Baku hantam tak bisa dielakkan. Panitia pun melerai dibantu beberapa rekan delegasi. Waktu itu, kami delegasi Gontor sedang makan nasi kotak. Makan siang, ceritanya. Menonton kejadian anarkis semacam itu, kami hanya bisa miris. Sedikit kontribusi, akhirnya beliau berdua itu pun berhasil dilerai. Delegasi UIN Jakarta diamankan di kantor panitia. Sementara delegasi UIN Makassar dibiarkan menenangkan diri di rayon peserta konferensi.
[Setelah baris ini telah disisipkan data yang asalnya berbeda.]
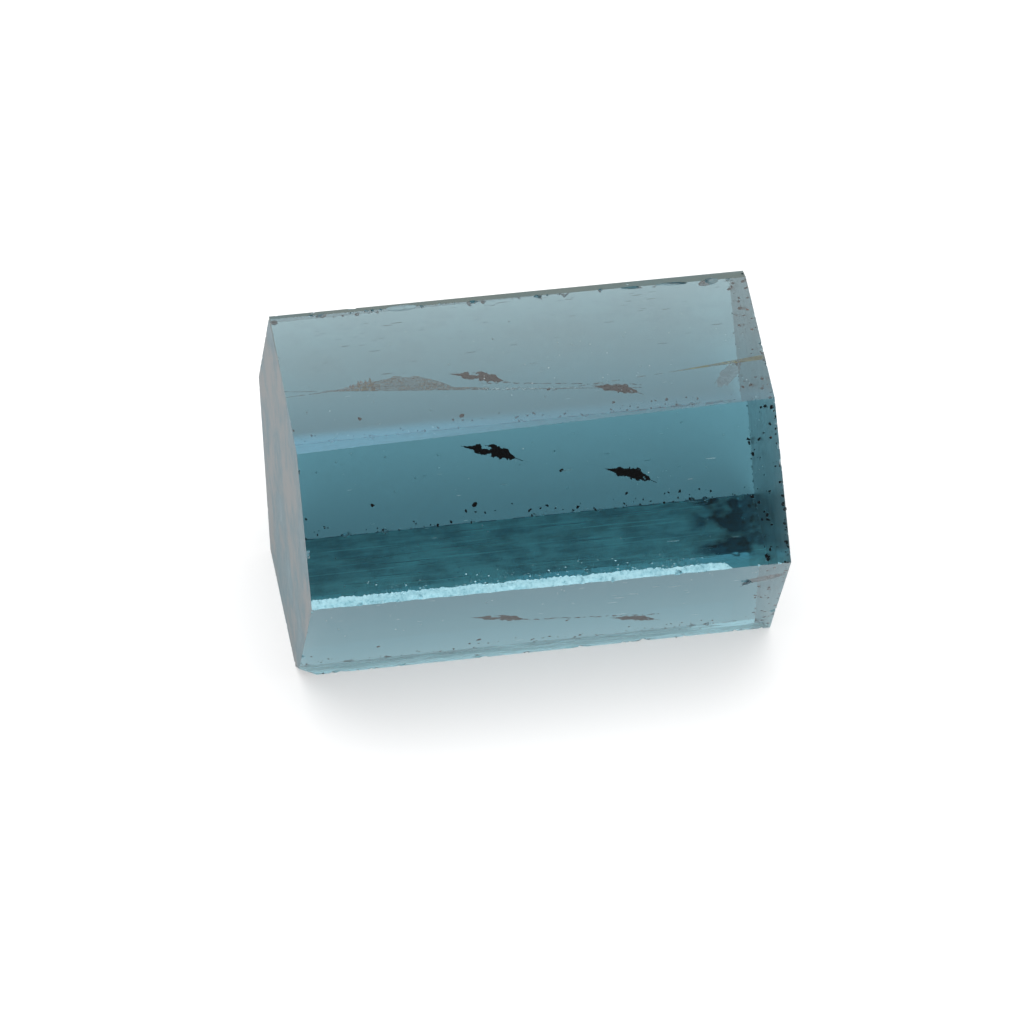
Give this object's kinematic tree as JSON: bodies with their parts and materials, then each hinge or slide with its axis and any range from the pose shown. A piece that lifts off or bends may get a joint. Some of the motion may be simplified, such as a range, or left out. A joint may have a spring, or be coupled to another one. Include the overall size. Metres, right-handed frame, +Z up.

Usai makan siang dan shalat zuhur, acara pun akhirnya dilanjutkan dengan penutupan. Sedikit foto-foto dan perpisahan. Salam-salaman dan tukar nomor hape dan facebook. Detik-detik terakhir di sana membuat saya sedikit berpikir soal mimpi. Usai saya meneriakkan ‘Hidup Ushuluddin’  ketika berfoto bersama, Fazli berteriak, “ISTAC!” saat berfoto dengan Gontor keras sekali. Saya tertegun. Apakah saya akan bisa ke sana setelah 3 tahun lagi?
Selepas Ashar, pertanyaan itu pun akhirnya berkecamuk. Kami berdoa benar agar mimpi kami bisa terlaksana. ISTAC, IIUM, McGill, dan Kyodai adalah sebuah nama yang menggaung dalam mimpi dan benak kami. Dan akhirnya, ‘Bagaimana kita harus mengakhiri ini?’.

Jawabannya pun jelas, kami pulang dengan damai dan hati haru. Kecuali satu orang dari Jakarta. Yang harus pulang dengan lebam di wajah akibat tinju.